__Problem requirements__: Reproduce the listing below in its entirety. Change nothing.

__Provided data__:
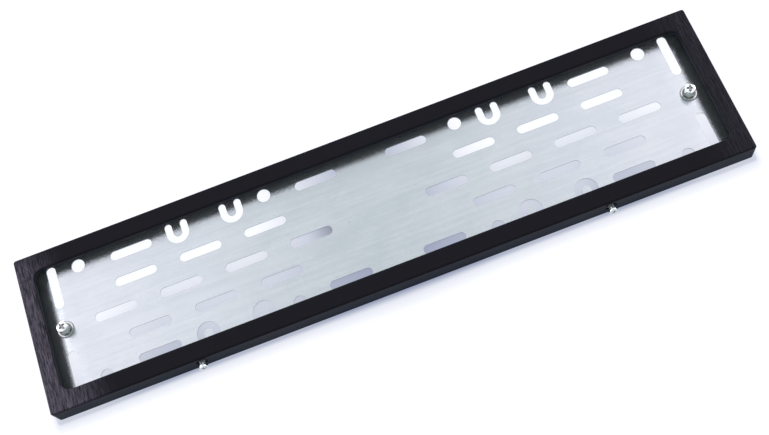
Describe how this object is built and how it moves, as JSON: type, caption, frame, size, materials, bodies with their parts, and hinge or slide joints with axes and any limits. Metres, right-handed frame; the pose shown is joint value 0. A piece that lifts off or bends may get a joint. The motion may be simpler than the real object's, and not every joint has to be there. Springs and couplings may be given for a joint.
{
  "type": "number plate holder",
  "caption": "Steel holder for a long car number plate: a black frame hooks over a slotted zinc-coated backing plate and is locked by screws in its bottom wall.",
  "frame": {"origin": "middle of the footprint, on the plane that the holder is fixed against", "axes": "+X along the holder to its right end, +Y to its top edge, +Z out of its face"},
  "size_m": [0.525, 0.1263, 0.017],
  "materials": {
    "black_paint": "semi-gloss black paint on steel, with a fine wrinkled grain",
    "zinc_sheet": "zinc-coated sheet with faint rolling streaks",
    "bright_zinc": "bright zinc-plated fasteners"
  },
  "bodies": {
    "root": {"front_frame": "black_paint", "backing_plate": "zinc_sheet", "plate_screw_left": "bright_zinc", "plate_screw_right": "bright_zinc", "spacer_nut_left": "bright_zinc", "spacer_nut_right": "bright_zinc", "plate_washer_left": "bright_zinc", "plate_washer_right": "bright_zinc", "lock_screw_left": "bright_zinc", "lock_screw_right": "bright_zinc"}
  },
  "joints": []
}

__Written answer__:
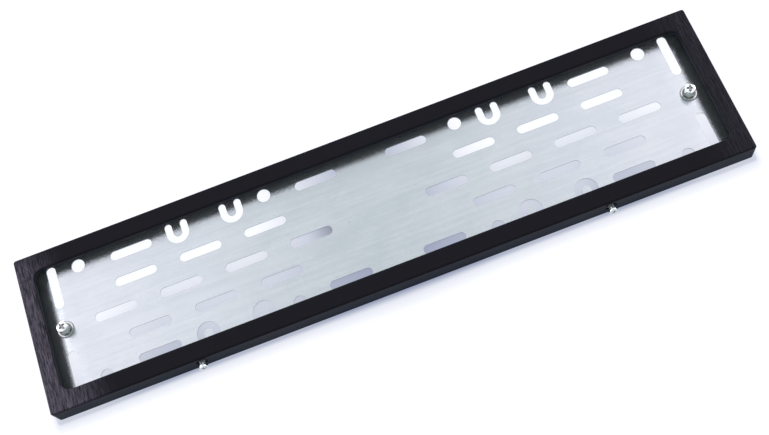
Describe how this object is built and how it moves, as JSON: type, caption, frame, size, materials, bodies with their parts, and hinge or slide joints with axes and any limits. Metres, right-handed frame; the pose shown is joint value 0. A piece that lifts off or bends may get a joint. The motion may be simpler than the real object's, and not every joint has to be there. Springs and couplings may be given for a joint.
{
  "type": "number plate holder",
  "caption": "Steel holder for a long car number plate: a black frame hooks over a slotted zinc-coated backing plate and is locked by screws in its bottom wall.",
  "frame": {"origin": "middle of the footprint, on the plane that the holder is fixed against", "axes": "+X along the holder to its right end, +Y to its top edge, +Z out of its face"},
  "size_m": [0.525, 0.1263, 0.017],
  "materials": {
    "black_paint": "semi-gloss black paint on steel, with a fine wrinkled grain",
    "zinc_sheet": "zinc-coated sheet with faint rolling streaks",
    "bright_zinc": "bright zinc-plated fasteners"
  },
  "bodies": {
    "root": {"front_frame": "black_paint", "backing_plate": "zinc_sheet", "plate_screw_left": "bright_zinc", "plate_screw_right": "bright_zinc", "spacer_nut_left": "bright_zinc", "spacer_nut_right": "bright_zinc", "plate_washer_left": "bright_zinc", "plate_washer_right": "bright_zinc", "lock_screw_left": "bright_zinc", "lock_screw_right": "bright_zinc"}
  },
  "joints": []
}